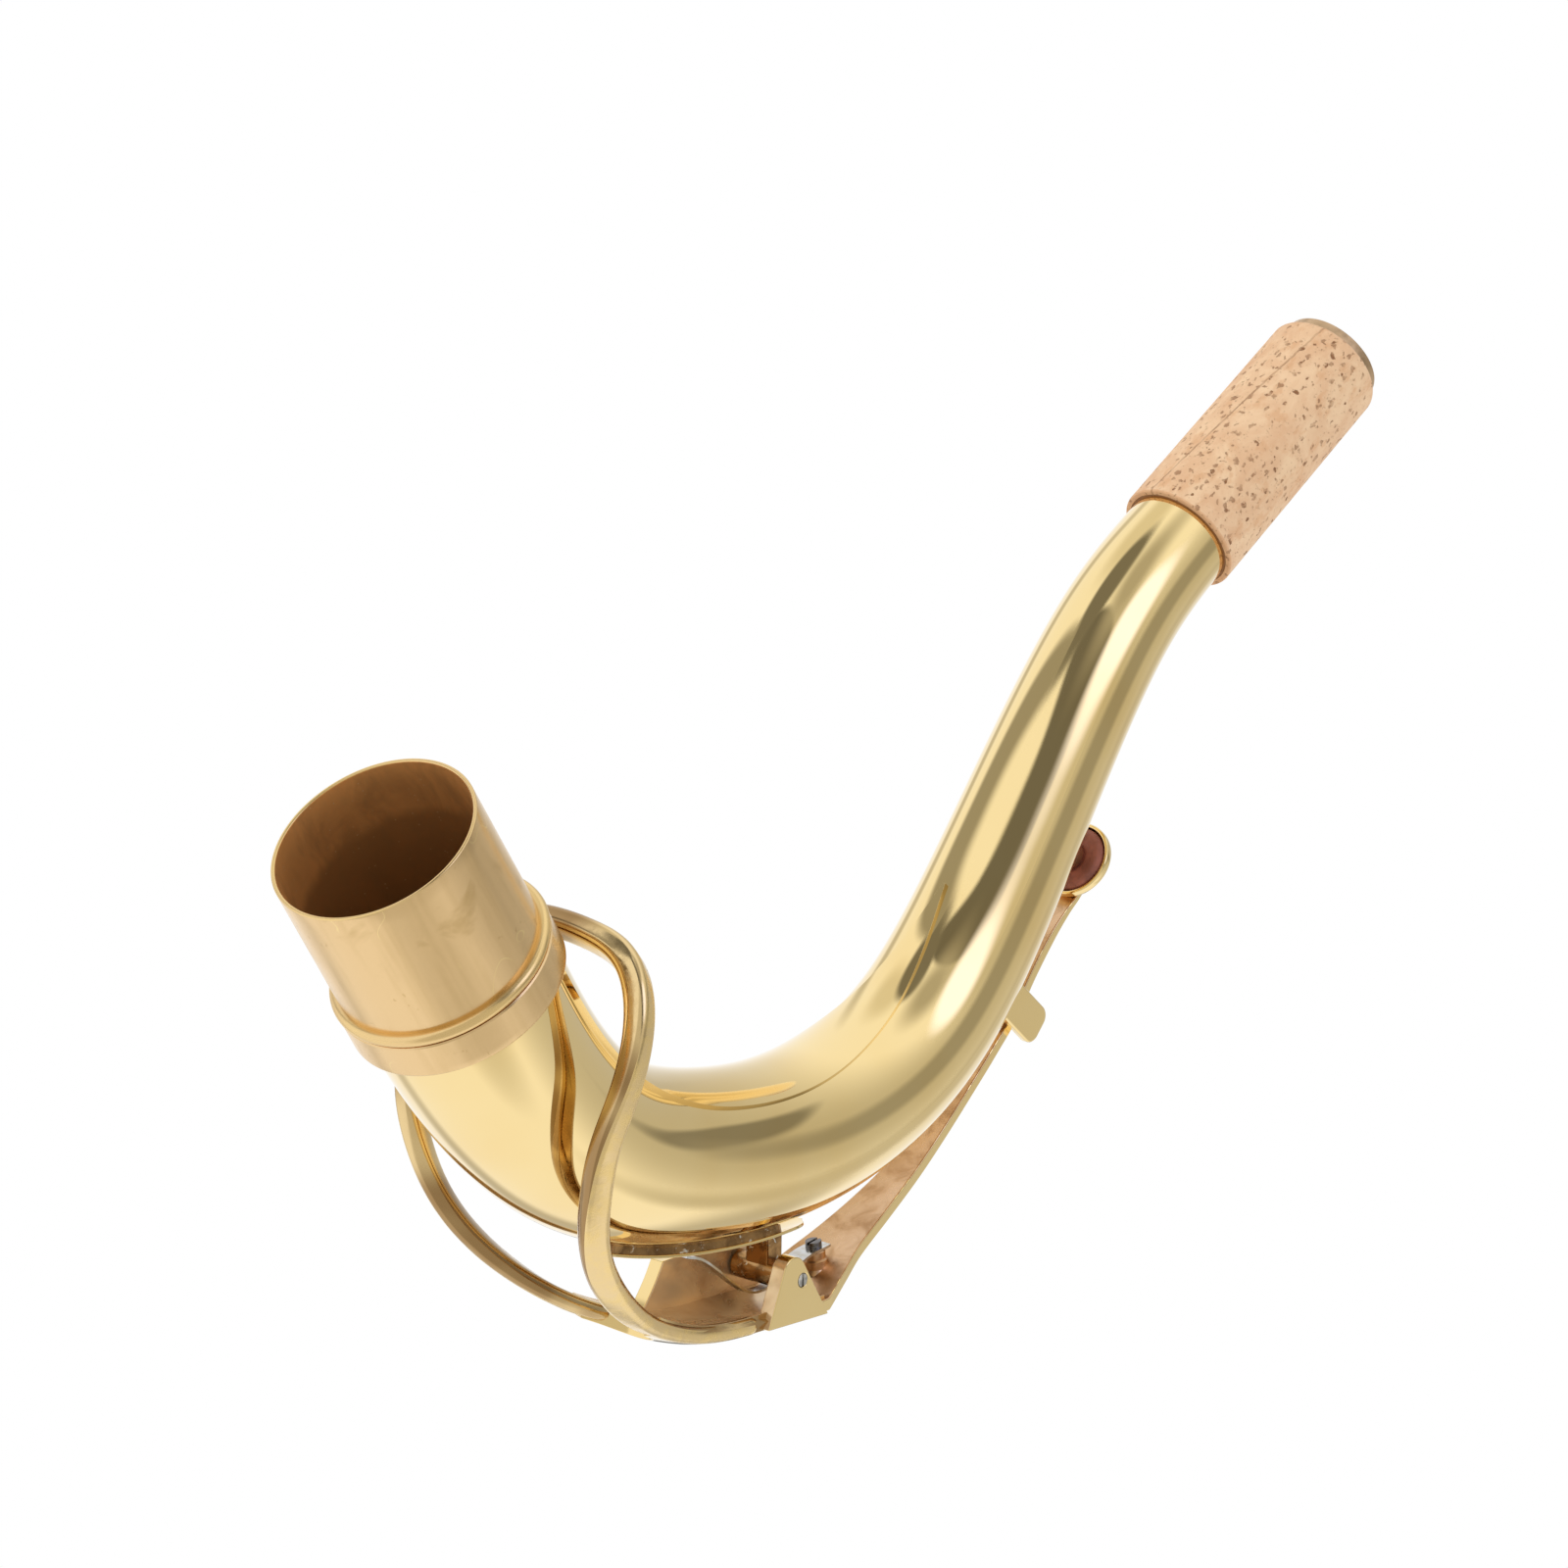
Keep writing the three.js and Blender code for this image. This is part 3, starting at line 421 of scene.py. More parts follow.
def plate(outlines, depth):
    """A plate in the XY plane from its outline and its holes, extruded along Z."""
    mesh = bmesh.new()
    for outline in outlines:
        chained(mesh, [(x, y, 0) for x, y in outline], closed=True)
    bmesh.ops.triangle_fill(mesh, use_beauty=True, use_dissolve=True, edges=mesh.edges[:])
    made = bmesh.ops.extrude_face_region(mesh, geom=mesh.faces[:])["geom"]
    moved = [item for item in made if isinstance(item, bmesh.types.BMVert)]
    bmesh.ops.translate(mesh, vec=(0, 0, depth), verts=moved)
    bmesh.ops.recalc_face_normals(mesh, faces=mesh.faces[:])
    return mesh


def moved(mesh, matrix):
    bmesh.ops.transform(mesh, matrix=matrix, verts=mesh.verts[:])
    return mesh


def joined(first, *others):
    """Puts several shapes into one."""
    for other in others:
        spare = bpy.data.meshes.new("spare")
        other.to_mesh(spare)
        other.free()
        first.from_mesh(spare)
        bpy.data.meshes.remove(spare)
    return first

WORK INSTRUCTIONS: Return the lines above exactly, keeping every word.

WRITTEN ANSWER:
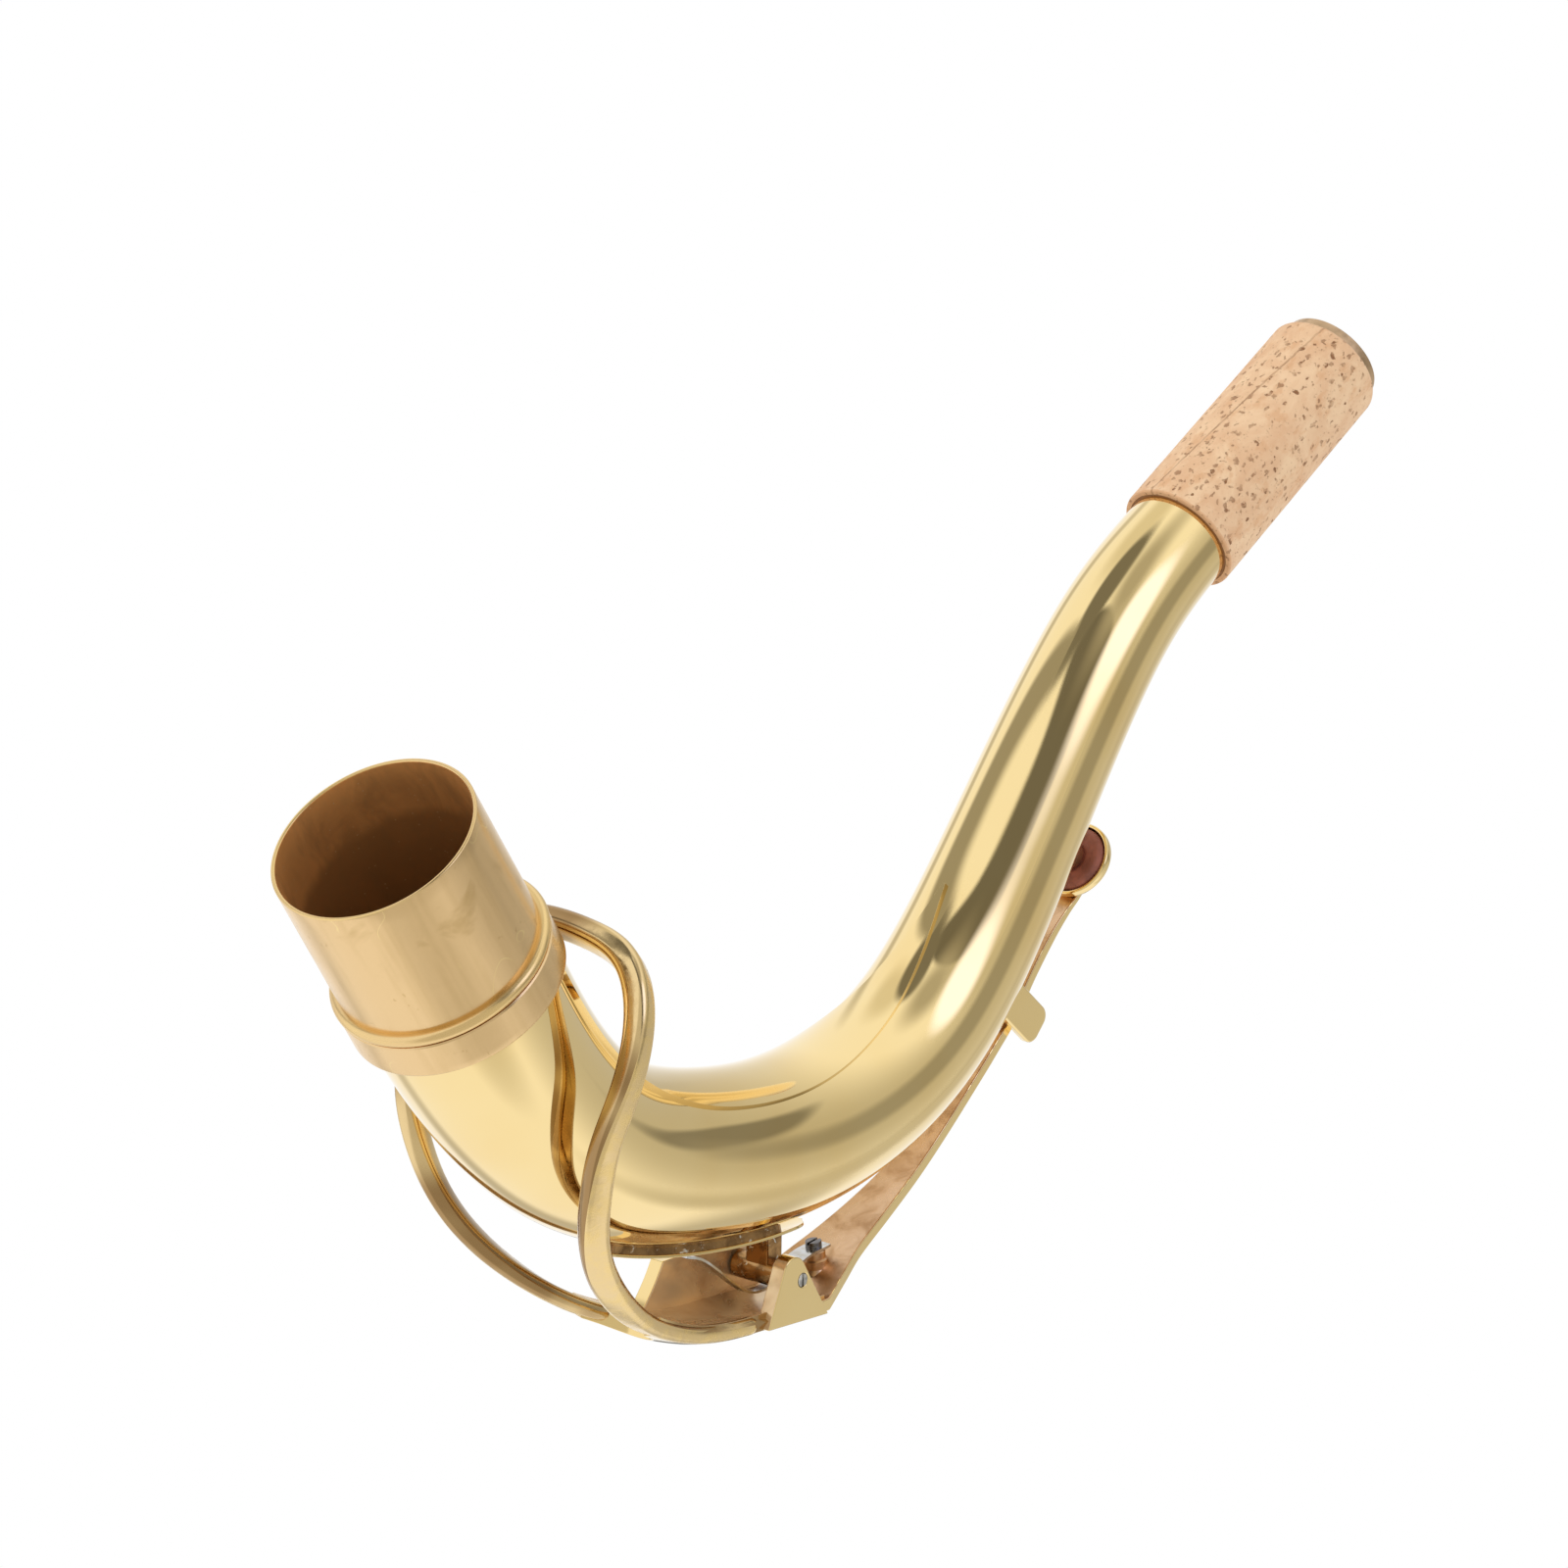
Keep writing the three.js and Blender code for this image. This is part 3, starting at line 421 of scene.py. More parts follow.
def plate(outlines, depth):
    """A plate in the XY plane from its outline and its holes, extruded along Z."""
    mesh = bmesh.new()
    for outline in outlines:
        chained(mesh, [(x, y, 0) for x, y in outline], closed=True)
    bmesh.ops.triangle_fill(mesh, use_beauty=True, use_dissolve=True, edges=mesh.edges[:])
    made = bmesh.ops.extrude_face_region(mesh, geom=mesh.faces[:])["geom"]
    moved = [item for item in made if isinstance(item, bmesh.types.BMVert)]
    bmesh.ops.translate(mesh, vec=(0, 0, depth), verts=moved)
    bmesh.ops.recalc_face_normals(mesh, faces=mesh.faces[:])
    return mesh


def moved(mesh, matrix):
    bmesh.ops.transform(mesh, matrix=matrix, verts=mesh.verts[:])
    return mesh


def joined(first, *others):
    """Puts several shapes into one."""
    for other in others:
        spare = bpy.data.meshes.new("spare")
        other.to_mesh(spare)
        other.free()
        first.from_mesh(spare)
        bpy.data.meshes.remove(spare)
    return first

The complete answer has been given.